Neue Wirte braucht das Land

Doch das desperadohafte des Bauernaufstands in diesem Jahr ist nicht allein Geschmackssache. Hier wird eine Welt verteidigt, die im Sterben liegt. In den letzten zwanzig Jahren hat sich die Zahl der selbstständigen Bauern in Frankreich auf eine Million halbiert. Aufgegeben haben natürlich nicht die Großbauern aus der Picardie, sondern eben jene Familienbetriebe, die in den Cevennen, der Auvergne, der Provence dafür sorgten, daß sich die bundesdeutschen Touristen an uriger Ruralität erfreuen durften.

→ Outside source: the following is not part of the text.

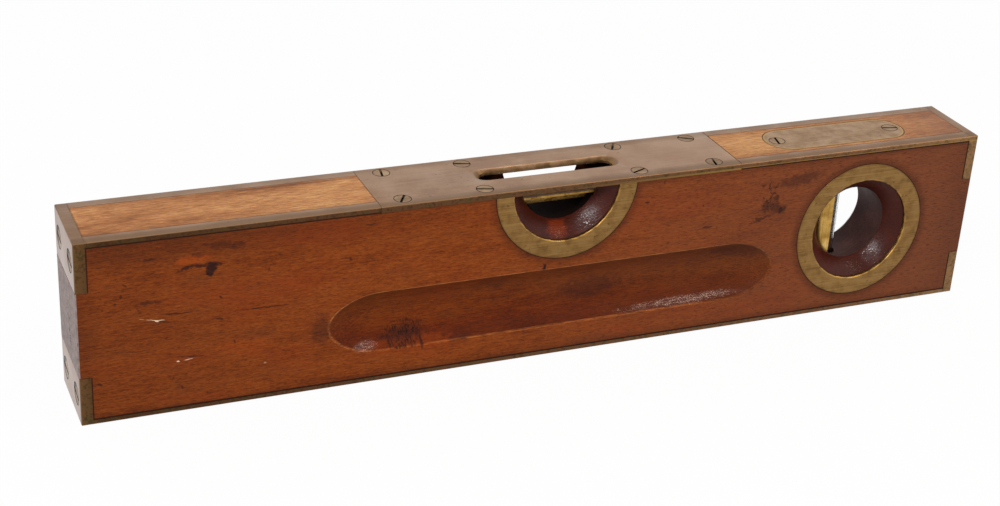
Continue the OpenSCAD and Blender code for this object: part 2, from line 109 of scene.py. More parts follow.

Die Kleinlandwirtschaft hat Frankreichs Landschaft nicht nur geprägt, sondern erst hervorgebracht — von den Hecken in der Normandie bis zu den Steinmauern und Lavendelfeldern der Provence. Und wenn es im Südosten und in Korsika immer häufiger zu Waldbränden kommt, dann auch deswegen, weil es keine Bauern mehr gibt, die ihre Schafe das Gestrüpp wegfressen lassen oder mit Weinfeldern für Feuerbarrieren sorgen. Heute entvölkern sich diese Landschaften, und gedrängt voll ist es nur in den Zuchtfabriken der Massentierhalter.

Im Ministerium ist man sich im Klaren, daß es nicht zuviele Bauern gibt, sondern daß zu viele Bauern falsch beschäftigt sind: „Unsere Auffassung von der Rolle der Landwirtschaft muß über die bloße Produktion hinausgehen. Es gibt reelle Möglichkeiten im Freizeitbereich, Tourismus, aber auch im Unterhalt der Biosphäre“, meinte Henri Nallet schon zu Beginn seiner Amtszeit 1986.

„Ein Bauer hat ein Recht darauf, mehr als nur Landschaftspfleger zu sein. Er muß von seinem Produkt leben können“, antworten die kritischen Kleinbauern der „Confédération Paysanne“. Sie schlagen vor, regional gestaffelte Mindestpreise einzuführen, die nur bis zu einer gewissen Hofgröße garantiert werden: positive Diskriminierung der Kleinen. Sie hoffen, daß sich diese Politik weit weg von den Brüsseler Lobbyisten und Agrokraten auf regionaler Ebene durchführen läßt. Gerade gegenüber den Kuhbauern gibt es gewisse historische Verpflichtungen. Schließlich war es ein Rindvieh, das die schöne Europa einst an Land schleppte.